True Wealth
I’ve been thinking about wealth recently.
Not net worth.
Not income.
Not the number that appears when you open your brokerage account.
I’m starting to think we’ve been measuring the wrong thing.
I’ve met people worth tens of millions of dollars who seemed permanently exhausted.
Their work drained them.
Their relationships drained them.
Their health was deteriorating.
Their success had become something they were constantly trying to maintain rather than something they genuinely enjoyed.
By every conventional definition, they were wealthy.
It didn’t feel like wealth.
That made me wonder.
What does true wealth actually look like?
I’ve come to think wealth has surprisingly little to do with money.
Money is simply one form of stored energy.
True wealth is whether your life generates energy…or consumes it.
Take work.
Some people finish a day of work feeling depleted.
Others finish feeling excited to do it again tomorrow.
The difference isn’t always the hours.
It’s whether the work gives them energy or takes it away.
The same is true of relationships.
There are people who leave you lighter than when you arrived.
You laugh more.
You think more clearly.
You become more optimistic.
And there are people who leave you completely exhausted.
The relationship may look identical from the outside.
Your nervous system knows the difference.
The same applies to health.
Exercise looks like spending energy.
It isn’t.
You’re investing energy today so your body can generate more tomorrow.
The same is true of sleep.
Nutrition.
Time outdoors.
Almost everything that makes us physically healthier is really an investment in future energy.
Even investing has started to look different to me.
Most people invest in financial assets.
I increasingly find myself investing in the systems that power civilization itself.
Energy.
Commodities.
Semiconductors.
Infrastructure.
The things that enable every other industry to exist.
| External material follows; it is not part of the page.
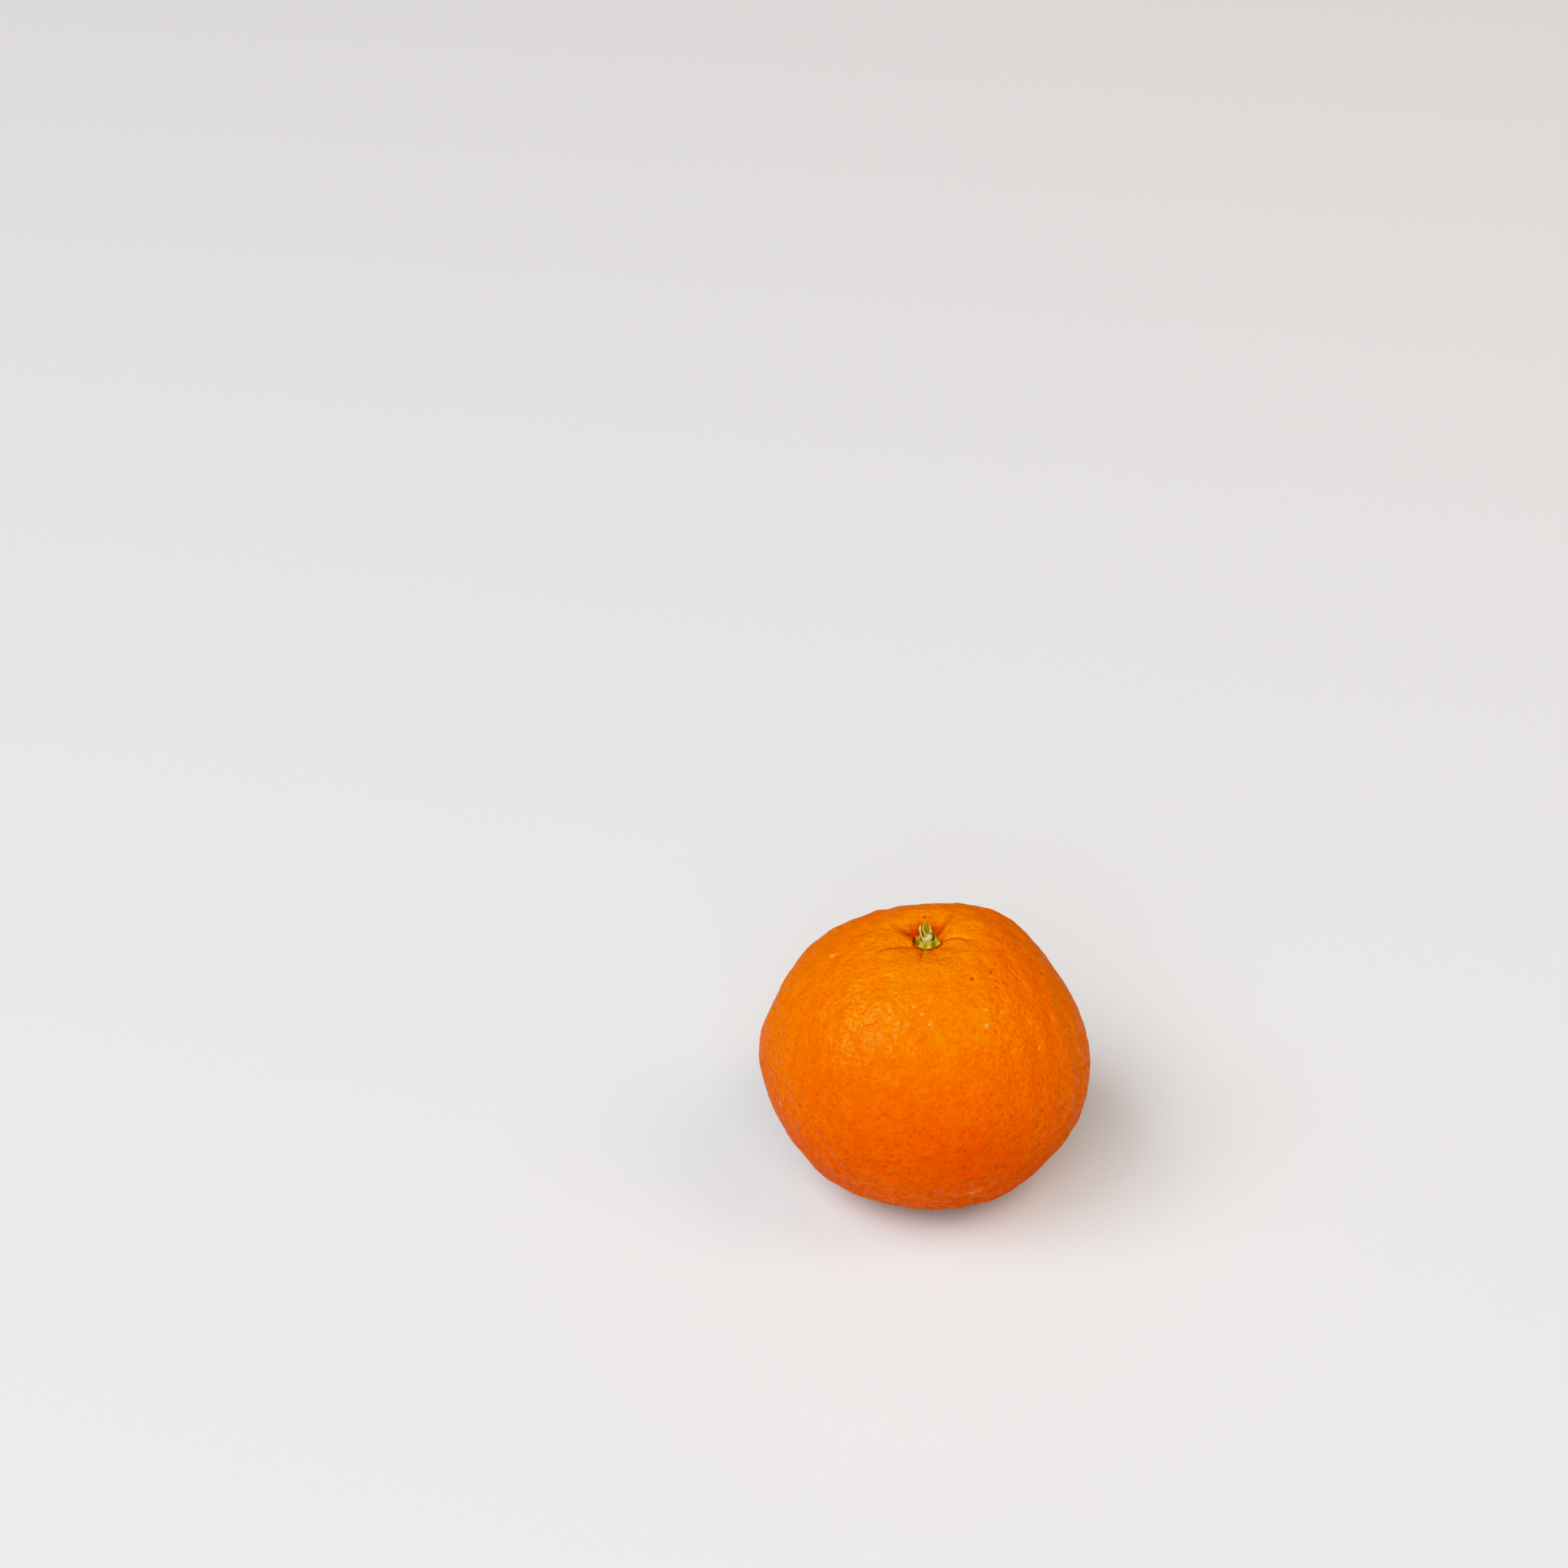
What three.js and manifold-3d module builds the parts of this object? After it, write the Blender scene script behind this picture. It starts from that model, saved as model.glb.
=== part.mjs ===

The economy ultimately runs on energy, whether it’s electricity powering an AI data centre or food powering the people who build it.
Perhaps wealth does too.
When I look back at the best periods of my life, they all had one thing in common.
I was surrounded by people who gave me energy.
I was doing work that gave me energy.
I was looking after a body that gave me energy.
And I was allocating capital toward things that created more energy.
Everything compounded from there.
Maybe that’s what wealth really is.
Not accumulating more.
But arranging your life so that every important part of it produces more energy than it consumes.
Happy.
Healthy.
Wealthy.
In that order.
Because happiness gives you the motivation to keep going.
Health gives you the capacity to keep going.
And wealth gives you the freedom to choose where to go next.